Straighten bent car and truck bodies, remove dents and replace crumpled parts that cannot be fixed. Technicians repair all types of vehicles, and although some work on large trucks, buses, or tractor-trailers, most work on cars and small trucks.

Job Outlook*

Employment of automotive body repairers is expected to grow by 1 percent over the 2008-18 decade.
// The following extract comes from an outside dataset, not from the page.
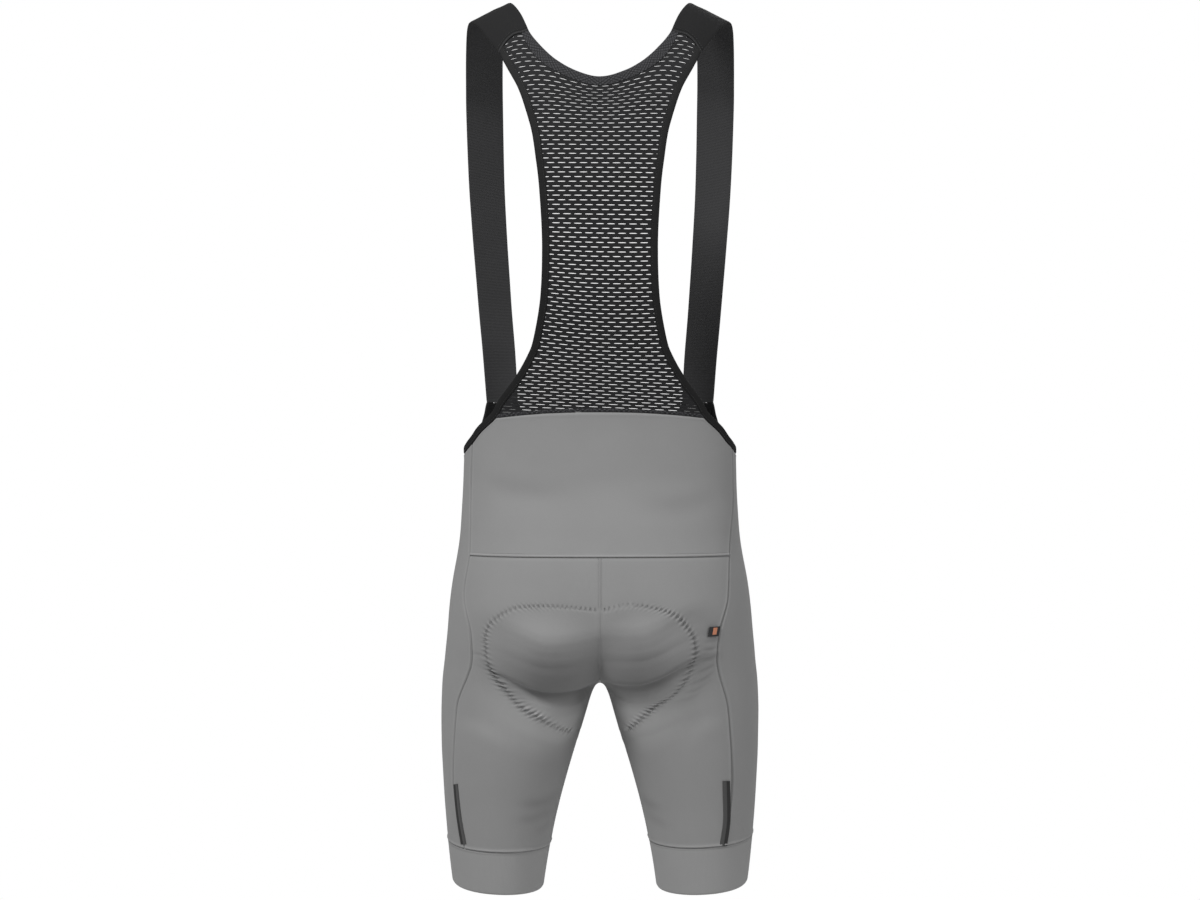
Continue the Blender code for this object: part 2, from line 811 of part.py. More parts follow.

Job opportunities will be excellent for people with formal training in automotive body repair and refinishing as older workers retire and need to be replaced.

Typical Jobs

  • Automotive Detailing Specialist
  • Automotive Glass Installer
  • Collision Parts/Tools Distributor
  • Collision Repair Technician
  • Collision Shop Foreman
  • Collision Shop Owner/Manager
  • Collision Repair Instructor
  • Custom Painter/Fabricator
  • Damage Estimator
  • Paint/Parts Manufacturer's Representative
  • Refinishing Technician

Salary Range*

$23,640 to $66,120

Employers of CLC Graduates

  • Auto body repair shops
  • Auto mechanics who offer auto body repair
  • Car and truck dealers
  • Custom fabrication shops
  • Paint manufacturers and distributors
  • Self-employed

Changing Technology and Repair Techniques

Continuing education and training are needed throughout a career in automotive body repair. Automotive parts composition, body materials and other new safety components continue to change and become more complex. To keep up with these technological advances, repairers must continue to gain new skills by reading technical manuals and furthering their education with classes and seminars.